Bref, si la musique metal est une musique violente, radicale et engageante, c’est parce que – que cela soit perçu positivement ou négativement – la vie est, en soi, un phénomène violent, radical et engageant. Ce phénomène, les artistes de la vaste sphère metal s’y confrontent donc, sans chercher à l’édulcorer pour le rendre "confortable" ou harmonieux, ou pour l’accorder aux exigences techno-rationnelles de l’état actuel de la civilisation ; au contraire, chacun à leur manière (et avec des fortunes diverses), ils tentent de traduire, dans l’univers sonore, le mouvement et la pesanteur, la puissance et la douleur, l'accord sacré et la haine destructrice, la beauté et la noirceur, l’énergie et l’accablement, l’élan émancipateur et les mécanismes d’enfermement, etc., qui composent l’expérience de toute vie humaine.

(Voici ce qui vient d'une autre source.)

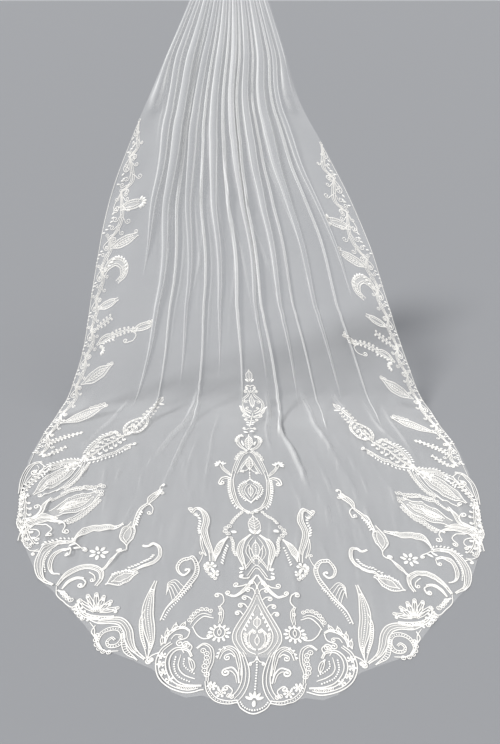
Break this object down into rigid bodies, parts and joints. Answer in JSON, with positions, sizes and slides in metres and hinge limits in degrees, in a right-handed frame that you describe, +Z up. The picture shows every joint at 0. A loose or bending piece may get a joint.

Si elles s’adressent peut-être en partie à quelque chose de sauvage et de brutal au fond de nous, ces propositions musicales font aussi résonner la part d’affirmation et de résistance qui se niche en chaque homme, en combattant (sans jamais la nier) la part engoncée, sensoriellement et spirituellement limitée de son expérience quotidienne, et en le hissant vers plus grand, plus vaste, plus puissant, plus sombre et plus violent que lui.

On ira donc se demander, à Clisson du 15 au 17 juin, si les musiques metal ne seraient pas au fond – à l'opposé des dogmes religieux, du moralisme évangélique et des églises instituées des militants anti-Hellfest – parmi les dernières musiques sacrées du temps présent.